How does the FY2027 wage-weighted H-1B lottery affect semiconductor engineers?

Under the wage-weighted selection rule effective February 27, 2026, H-1B registrations are prioritized by prevailing wage level. Level IV registrations (the highest wage tier) have approximately 61.2% selection odds, while Level I registrations have approximately 15.3% odds. Semiconductor roles at major fab companies and chip design firms routinely pay at Level III or Level IV, which gives Taiwanese STEM candidates a meaningful lottery advantage compared to lower-wage roles.

What is the best visa sequence from F-1 to a permanent semiconductor career in the US?
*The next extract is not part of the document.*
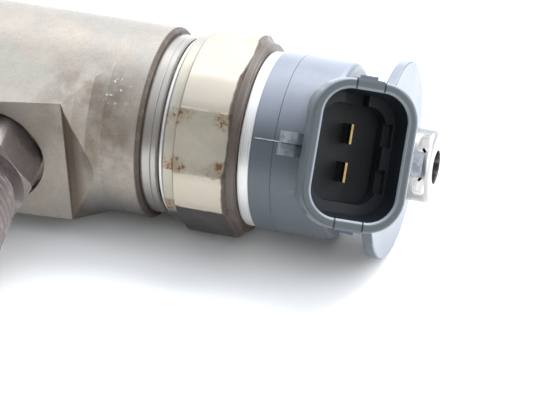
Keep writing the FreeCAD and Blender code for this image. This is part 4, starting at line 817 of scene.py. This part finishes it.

The typical path is F-1 OPT (12 months) followed by STEM OPT extension (24 months), giving you up to 36 months of work authorization to clear the H-1B lottery. Once on H-1B, your employer can file a PERM labor certification and then an I-140 immigrant petition in the EB-2 or EB-3 category. Taiwan nationals do not face the severe per-country backlogs that India and China nationals face, so priority dates for Taiwanese applicants move much faster.

Which US cities are strongest for Taiwanese semiconductor and tech job seekers?

California's Silicon Valley and San Diego corridors lead in volume — California logged approximately 110,000 LCAs in FY2026 with an average salary of roughly $169,000, making it the top H-1B hub for semiconductor roles. Phoenix and the greater Scottsdale area have grown rapidly with major fab investments. Austin, Portland, and the Research Triangle in North Carolina also have active semiconductor and fabless chip design hiring pipelines.

Can Taiwanese F-1 students work at cap-exempt employers to avoid the lottery entirely?

Yes. Universities, nonprofit research organizations, and government research entities are cap-exempt H-1B employers — they are not subject to the annual lottery. National labs (such as Argonne, Oak Ridge, and Sandia) as well as university-affiliated research centers regularly hire semiconductor and materials science engineers. Working at a cap-exempt employer first is a proven strategy for building US experience while avoiding lottery risk entirely.